L’enquête, ouverte par le parquet antiterroriste pour « assassinat sur personne dépositaire de l’autorité publique en relation avec une entreprise terroriste et association de malfaiteurs terroriste », doit également déterminer si Jamel G. a bénéficié d’un soutien, matériel ou idéologique.

À défaut, son attaque s’inscrirait dans la menace la plus redoutée par les services : celles d’individus isolés, souvent inconnus du renseignement, présents sur le territoire national et qui, inspirés par la propagande djihadiste, commettent des attaques à l’arme blanche nécessitant une faible préparation.

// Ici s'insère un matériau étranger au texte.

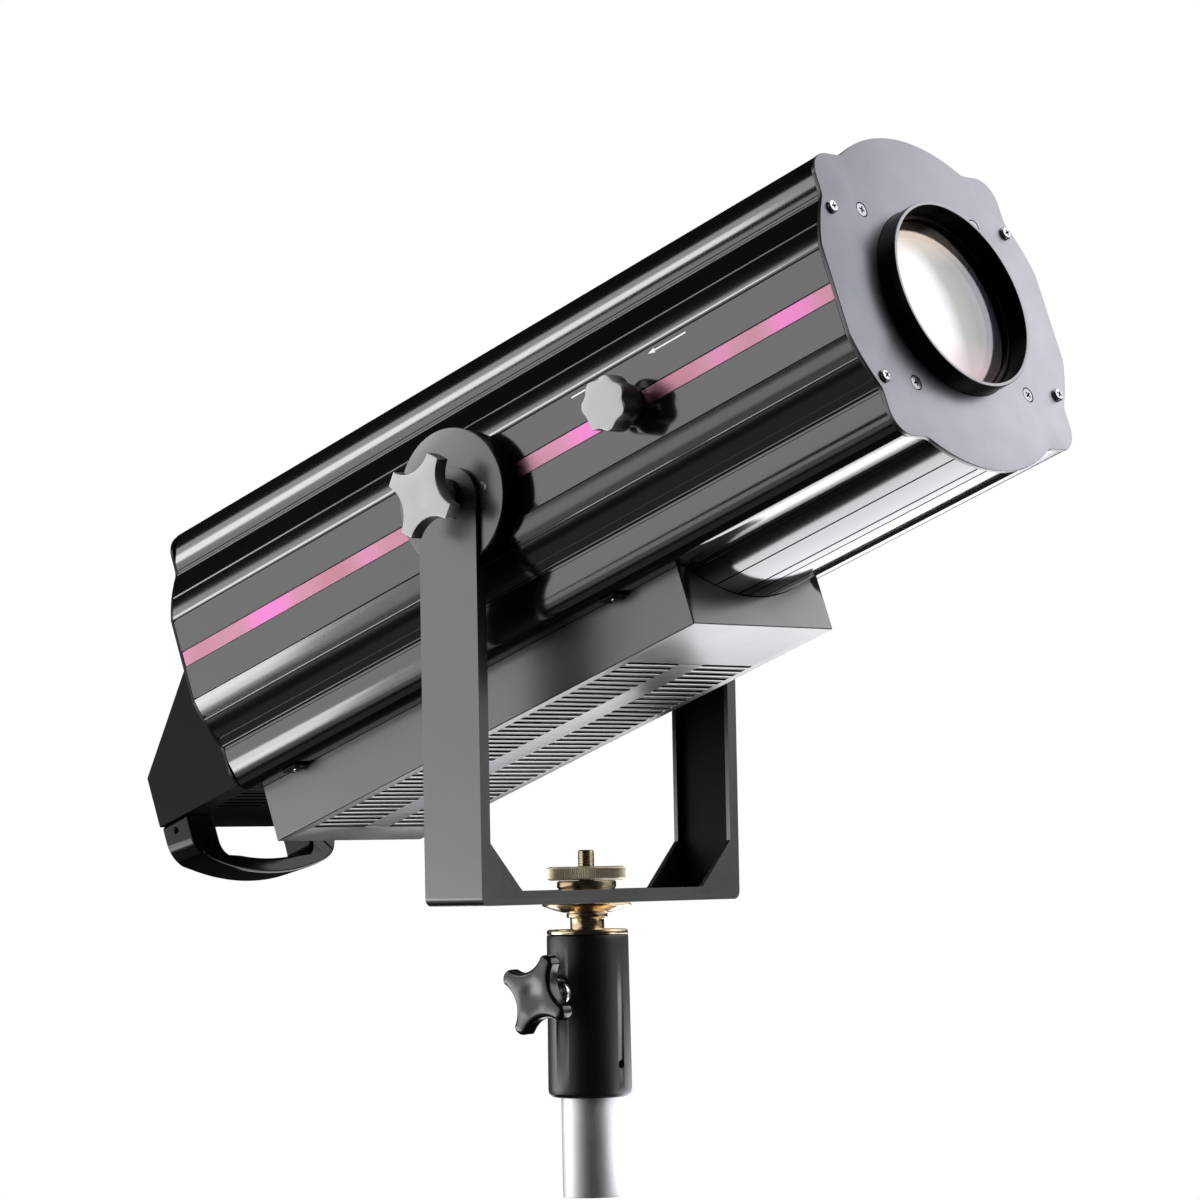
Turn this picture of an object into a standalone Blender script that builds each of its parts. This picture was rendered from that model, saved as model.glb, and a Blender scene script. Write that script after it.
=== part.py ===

L’attaque de Rambouillet, dont le mode opératoire correspond aux appels récurrents du groupe État islamique (EI) à s’attaquer aux forces de l’ordre, n’a pas pour l’heure été revendiquée.

3e attentat meurtrier dans ce département

Ce drame survient alors que les forces de police du département où a eu lieu l’attaque, les Yvelines, ont en mémoire le souvenir douloureux de l’assassinat d’un couple de fonctionnaires de police, tué à coups de couteau en juin 2016 dans son pavillon de Magnanville, par un homme se revendiquant de l’organisation État islamique.

Le 16 octobre 2020, le même département avait été marqué par l’attaque au couteau d’un professeur de collège, Samuel Paty, assassiné et décapité par un jeune homme de 18 ans originaire de la république russe de Tchétchénie.

Après l’attaque de Rambouillet, Gérald Darmanin a demandé aux préfets de renforcer la sécurité aux abords des commissariats et des brigades de gendarmerie, « notamment s’agissant des accueils ».

Les forces de l’ordre figurent parmi les objectifs récurrents des organisations djihadistes, dont le groupe État islamique (EI), alors que la France a été touchée ces dernières années par une vague d’attentats islamistes sans précédent qui a fait plus de 250 morts.

Le 3 octobre 2019, dans l’enceinte de la préfecture de police de Paris, un employé avait tué à coups de couteau trois policiers et un agent administratif, avant d’être abattu. L’assaillant, récemment converti à l’islam, était un informaticien, rattaché à la direction du renseignement.